Without question, the busiest man of the week will be Karl Lagerfeld. Due to stage two Chanel shows on Tuesday morning, the latter followed by the conferring of a thoroughly high distinction. When Paris mayor Anne Hidalgo pins on the Grand Vermeil de la Ville de Paris, the highest echelon given to individuals who have accomplished “remarkable acts concerning the capital.” Karl effectively closes out the season of big shows on Wednesday evening, when he presents his latest fur fantasy collection for Fendi.
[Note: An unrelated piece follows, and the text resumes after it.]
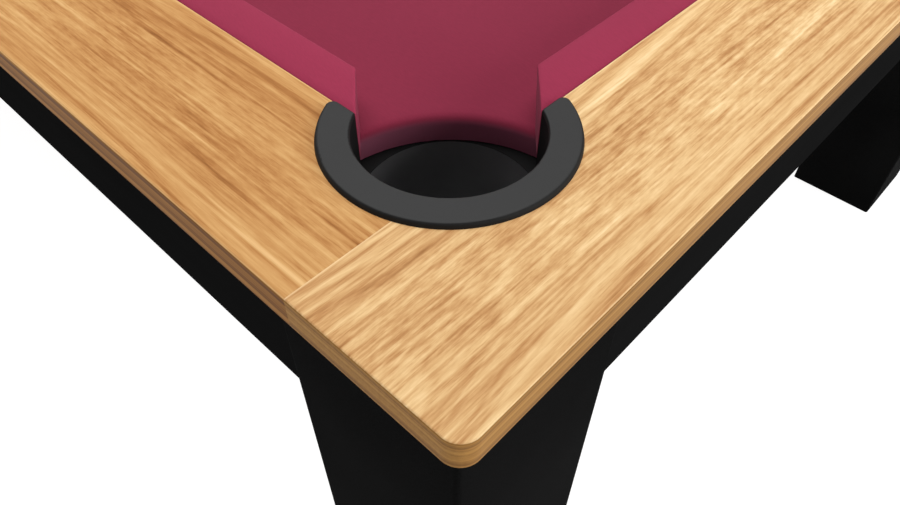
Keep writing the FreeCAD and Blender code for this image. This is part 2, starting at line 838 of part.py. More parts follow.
def make_aprons():
    """Four plain panels under the rails, between the legs."""
    level = ("underside - apron_height", "underside")
    inner_x, inner_y = "leg_x - leg_width", "leg_y - leg_width"
    side = block("side_apron", (f"-({inner_x})", inner_x), ("apron_y - apron_thickness", "apron_y"), level)
    keep_both(side, "apron", "far", "near", ACROSS_Y)
    end = block("end_apron", ("apron_x - apron_thickness", "apron_x"), (f"-({inner_y})", inner_y), level)
    keep_both(end, "apron", "foot", "head", ACROSS_X)


def leg_bolt_places():
    """Where the two bolts of a leg stand, along the end beam."""
    outer = "leg_y - leg_bolt_inset"
    return [("leg_bolt_x", outer), ("leg_bolt_x", outer + " - leg_bolt_pitch")]


def make_legs():
    """Square steel legs: four walls below the frame, and above it only the two outer walls."""
    inner_x, inner_y = "leg_x - leg_width", "leg_y - leg_width"
    outline = [(inner_x, inner_y), ("leg_x", inner_y), ("leg_x", "leg_y"), (inner_x, "leg_y")]
    body = prism("leg_blank", "XY_Plane", outline, "0", "underside")
    round_edges(body, "leg_arrises", "leg_corner_radius", lambda edge, ends: abs(ends[0].z - ends[1].z) > 1)
    walls = [
        (f"{inner_x} + leg_wall", "leg_x - leg_wall"),
        (f"{inner_y} + leg_wall", "leg_y - leg_wall"),
    ]
    base_room = block("leg_base_room", *walls, ("leg_base", "nut_plate_z"))
    long_room = block("leg_long_room", *walls, ("nut_plate_z + leg_nut_plate", "beam_bottom - leg_plate"))
    notch = block(
        "leg_notch",
        (f"{inner_x} - {ABOVE}", "leg_x - leg_wall"), (f"{inner_y} - {ABOVE}", "leg_y - leg_wall"),
        ("beam_bottom", f"underside + {ABOVE}"),
    )
    centre = ("leg_centre_x", "leg_centre_y")
    snug, bolt = "stud_radius + running_gap", "leg_bolt_radius + running_gap"
    pad_height = f"leg_base + {ABOVE} + {THROUGH}"
    nut_height = f"leg_base_gap + leg_nut_plate + {THROUGH}"
    plate = (f"beam_bottom - leg_plate - {THROUGH}", f"leg_plate + {2 * THROUGH}")
    holes = [
        rod("leg_pad_hole", *centre, f"-{ABOVE}", "pad_radius + pad_gap", pad_height),
        rod("leg_nut_hole", *centre, "leg_base", snug, nut_height),
        rod("leg_plate_hole_tool", *centre, plate[0], "leg_plate_hole", plate[1]),
    ]
    for number, (x, y) in enumerate(leg_bolt_places()):
        holes.append(rod(f"leg_bolt_hole_{number}", x, y, plate[0], bolt, plate[1]))
    keep_four(cut("leg", body, [base_room, long_room, notch, *holes]), "leg")


def make_frame():
    """Wooden beams under the slate: one across each end, two along, and one under each slate joint."""
    level = ("beam_bottom", "slate_bottom")
    across = ("-(end_beam_y)", "end_beam_y")
    end = block("end_beam_blank", ("end_beam_inside", "end_beam_x"), across, level)
    low, tall = f"beam_bottom - {ABOVE}", f"beam_height + {2 * ABOVE}"
    seat, deep = "slate_bottom - counterbore_depth", f"counterbore_depth + {ABOVE}"
    bores_up = []
    for number, (x, y) in enumerate(leg_bolt_places()):
        shank = rod(f"end_beam_hole_{number}", x, y, low, "leg_bolt_radius + running_gap", tall)
        sink = rod(f"end_beam_sink_{number}", x, y, seat, "counterbore_radius", deep)
        bores_up.append(fuse(f"end_beam_bore_{number}", [shank, sink]))
    near = mirror("end_beam_bores_near", group("end_beam_bores", bores_up), ACROSS_Y)
    keep_both(cut("end_beam", end, [*bores_up, near]), "end_beam", "foot", "head", ACROSS_X)

    along = ("-(end_beam_inside)", "end_beam_inside")
    long = block("long_beam_blank", along, ("long_beam_y - long_beam_width", "long_beam_y"), level)
    keep_both(cut("long_beam", long, [screw_holes]), "long_beam", "far", "near", ACROSS_Y)

    reach = "long_beam_y - long_beam_width"
    width = ("slate_joint - cross_beam_width / 2", "slate_joint + cross_beam_width / 2")
    cross = block("cross_beam", width, (f"-({reach})", reach), level)
    keep_both(cross, "cross_beam", "foot", "head", ACROSS_X)


def rail_bolt(name, x, y):
    """A hexagon bolt and its washer, under the slate and up into the rail."""
    washer_z = "slate_bottom - washer_thickness"
    washer = rod(name + "_washer", x, y, washer_z, "washer_radius", "washer_thickness")
    length = f"underside + bolt_depth - ({washer_z})"
    shank = rod(name + "_shank", x, y, washer_z, "bolt_radius", length)
    head = doc.addObject("Part::Prism", name + "_head")
    head.Polygon = 6
    bind(head, Circumradius="bolt_head_radius", Height="bolt_head_height")
    place(head, x, y, f"{washer_z} - bolt_head_height")
    return fuse(name, [washer, shank, head])


def make_fasteners():
    """Rail bolts, slate screws, leg bolts and pocket screws, each kind as one group of separate solids."""
    middle = [rail_bolt("rail_bolt_middle", *end_bolt_places()[0])]
    middle.append(mirror("rail_bolt_middle_head", middle[0], ACROSS_X))
    places = end_bolt_places()[1:] + side_bolt_places()
    others = [rail_bolt(f"rail_bolt_{n}", x, y) for n, (x, y) in enumerate(places)]
    keep(group("rail_bolts_all", [*middle, four_quarters("rail_bolts_sides", others)]), "rail_bolts")

    keep(screw_set("slate_screw", "0"), "slate_screws")

    bolts = []
    seat, tip = "slate_bottom - counterbore_depth", "beam_bottom - leg_plate - leg_bolt_end"
    length = f"{seat} + {THROUGH} - ({tip})"
    for number, (x, y) in enumerate(leg_bolt_places()):
        shank = rod(f"leg_bolt_shank_{number}", x, y, tip, "leg_bolt_radius", length)
        head = doc.addObject("Part::Prism", f"leg_bolt_head_{number}")
        head.Polygon = 6
        bind(head, Circumradius="leg_bolt_head_radius", Height="leg_bolt_head_height")
        place(head, x, y, seat)
        bolts.append(fuse(f"leg_bolt_{number}", [shank, head]))
    keep(four_quarters("leg_bolts_all", bolts), "leg_bolts")

    screws = [pocket_screws("corner", True), pocket_screws("side", False)]
    keep(group("pocket_screws_all", screws), "pocket_screws")


def pocket_screws(kind, corner):
    """The screws that hold the pocket cups to the rails."""
    screws = []
    for number, direction in enumerate(pin_directions(corner)):
        name = f"{kind}_pin_{number}"
        seat = "cup_radius - pin_seat_gap"
        shank = radial(
            name + "_shank", "Part::Cylinder", corner, direction, f"{seat} - pin_head_height / 2",
            Radius="pin_radius", Height="pin_length",
        )
        head = radial(
            name + "_head", "Part::Cone", corner, direction, f"{seat} - pin_head_height",
            Radius1="pin_head_radius - pin_head_taper", Radius2="pin_head_radius",
            Height="pin_head_height",
        )
        screws.append(fuse(name, [shank, head]))
    if corner:
        return four_quarters(f"{kind}_pins", screws)
    one_side = group(f"{kind}_pins_far", screws)
    return group(f"{kind}_pins", [one_side, mirror(f"{kind}_pins_near", one_side, ACROSS_Y)])


def make_levelling_feet():
    """Under each leg, a round pad on a threaded stud that screws up into the leg's nut plate."""
    socket = "stud_foot_radius + socket_gap"
    floor = "pad_thickness - socket_depth"
    pad = turned(
        "levelling_pad",
        [
            ("0", "0"),
            ("pad_radius - pad_chamfer", "0"),
            ("pad_radius", "pad_chamfer"),
            ("pad_radius", "pad_rim_height"),
            ("pad_boss_radius", "pad_thickness"),
            (socket, "pad_thickness"),
            (socket, floor),
            ("0", floor),
        ],
    )
    keep_four(place(pad, "leg_centre_x", "leg_centre_y", "pad_recess"), "levelling_pad")

    above_pad = "socket_depth + socket_gap"
    stud = turned(
        "stud_shaft",
        [
            ("0", "socket_gap"),
            ("stud_foot_radius", "socket_gap"),
            ("stud_foot_radius", above_pad),
            ("stud_radius", f"{above_pad} + stud_shoulder"),
            ("stud_radius", "stud_length - stud_chamfer"),
            ("stud_radius - stud_chamfer", "stud_length"),
            ("0", "stud_length"),
        ],
    )
    place(stud, "leg_centre_x", "leg_centre_y", f"pad_recess + {floor}")
    collar = doc.addObject("Part::Prism", "stud_collar")
    collar.Polygon = 6
    bind(collar, Circumradius="collar_radius", Height="collar_height")
    place(collar, "leg_centre_x", "leg_centre_y", "pad_recess + pad_thickness + socket_gap")
    keep_four(fuse("stud", [stud, collar]), "levelling_stud")


def check_objects():
    """Stop if any object failed, or if any sub-part is empty or not valid."""
    for item in doc.Objects:
        if "Invalid" in item.State or "Error" in item.State:
            raise RuntimeError(f"{item.Label} failed: {item.State}")
    for label, piece in sub_parts.items():
        if piece.Shape.isNull() or not piece.Shape.isValid() or not piece.Shape.Solids:
            raise RuntimeError(f"{label} has no valid solid")


bores = {
    "corner": pocket_bore("corner_bore", "corner_x", "corner_y"),
    "side": pocket_bore("side_bore", "0", "side_y"),
}
screw_holes = screw_set("slate_screw_hole", "running_gap")
make_top_rails()
make_subrails_and_cushions()
make_bed()
make_pockets()
make_aprons()
make_legs()
make_frame()
make_fasteners()
make_levelling_feet()

doc.recompute()
check_objects()
os.makedirs("parts", exist_ok=True)
for label, piece in sub_parts.items():
    piece.Shape.exportStep(f"parts/{label}.step")
    print(f"{label}: {len(piece.Shape.Solids)} solids, {piece.Shape.Volume / 1000:.1f} cm3")
print(len(sub_parts), "sub-parts")
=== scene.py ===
# %% [markdown]
# # A pool table with an oak rail, crimson cloth and black legs
#
# The table is already modelled as hard parts: rails, slates, rings, cups, legs and beams. This lesson
# loads those parts as a frame that never moves, and gives each one a finish. It then makes the parts
# that are soft on the real table, the bed cloth and the six covered cushions, as meshes of their own.

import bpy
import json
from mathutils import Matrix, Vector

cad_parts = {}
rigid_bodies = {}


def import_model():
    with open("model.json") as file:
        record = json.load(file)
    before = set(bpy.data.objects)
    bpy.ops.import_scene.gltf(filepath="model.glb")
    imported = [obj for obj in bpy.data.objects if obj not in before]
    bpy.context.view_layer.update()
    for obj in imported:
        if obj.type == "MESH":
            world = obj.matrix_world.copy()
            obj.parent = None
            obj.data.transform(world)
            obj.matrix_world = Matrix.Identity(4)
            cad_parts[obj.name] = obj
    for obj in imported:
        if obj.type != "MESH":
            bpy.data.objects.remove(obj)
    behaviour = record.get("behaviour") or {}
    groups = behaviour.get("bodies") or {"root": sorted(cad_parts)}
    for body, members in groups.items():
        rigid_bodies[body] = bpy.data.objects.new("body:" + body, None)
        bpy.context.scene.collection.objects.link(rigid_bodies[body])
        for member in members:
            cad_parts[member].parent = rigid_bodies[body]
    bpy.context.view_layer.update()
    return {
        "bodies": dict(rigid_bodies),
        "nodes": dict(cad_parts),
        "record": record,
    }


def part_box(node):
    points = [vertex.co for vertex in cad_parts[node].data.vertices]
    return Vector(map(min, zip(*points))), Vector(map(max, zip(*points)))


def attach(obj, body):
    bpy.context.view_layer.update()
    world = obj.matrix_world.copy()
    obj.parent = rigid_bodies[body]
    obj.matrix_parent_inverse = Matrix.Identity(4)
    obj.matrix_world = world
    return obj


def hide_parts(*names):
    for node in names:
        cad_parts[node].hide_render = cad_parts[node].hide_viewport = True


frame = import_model()
print("hard parts:", len(frame["nodes"]), "bodies:", len(frame["bodies"]))

# %% [markdown]
# ## The camera
#
# The camera comes first, because every later choice of scale and detail depends on how near we stand.
# It looks down steeply on one corner pocket, from a little outside the corner. A camera points along
# its own -Z axis, so we give the direction it looks in and let Blender work out the rotation. A last
# small turn about that direction is the roll of a hand-held shot.

# %% Stand over the corner
import json
import math

import bpy
from mathutils import Quaternion, Vector

MM = 0.001
heading = math.radians(43.75)
pitch = math.radians(48.4)
roll = math.radians(-0.2)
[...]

Self-portrait by Karl Lagerfeld - Archiv

 Post-Fendi, expect couturier gridlock at the Chambre’s annual party in the Petit Palais. On Monday, the invitation to have is Christian Dior Couturier du Rêve, and the opening of a major retrospective feting the 70th anniversary of the house in the Musée des Arts décoratifs, France’s most important fashion museum, housed in a wing of the Louvre.
 
Ever since the Chambre Syndicale turned Thursday into a special day devoted to High Jewelry, concentrated on Place Vendôme, the most important concentration of luxury jewellers in the world, a gang of tony labels have dazzled visitors to couture.  Eight marques - including Chanel, Dior, Bulgari, Boucheron and Louis Vuitton – will present collections. Though, Chaumet kick offs off Sunday night, with its “soirée parisienne” in a secret location. While young hipsters like Gaia Repossi – in which LVMH took a stake last year – will unveil her creations ideas in the Musee Picasso, no less.
 
Expect a large turnout for the inauguration of Maison Chloé, and a vernissage of the exhibition by a true fashion photography legend: Femininities Guy Bourdin. Also yet to be revealed, the location of Ralph & Russo’s after-show event, intriguingly entitled Beasts & Beauties Ball on Monday. And getting his oar in the water, Norwegian Peter Dundas, the former star at Pucci and Roberto Cavalli, who will debut his first-ever signature colleciton.
 
Couture is nothing if not exotic. It really is the United Nations of fashion. Like Didit Hediprasetyo, the son of an Indonesian presidential candidate; Galia Lahav, Russian-born, but based in Israel; Ewa Minge of Poland; Patuna of Georgia; Antonio Ortega of Mexico; Ulyana Sergeenko of Russia and not one but six Italians. Fashion legend Armani will stage his couture collection Armani Privé in his preferred location; the Palais de Chaillot. And, ever keen to get his beauty sleep, the 82-year-old plans to fly his private plane back home after the show.
 
“The power of attraction of couture has never dimmed. It is part of today’s zeitgeist, beyond fashion. In the age of the digital revolution, which is all about efficiency and speed; people also really want – individualization, and the savoir-faire. They respect traditional skills, and what shows that more than couture?” argues the Chambre’s Morand.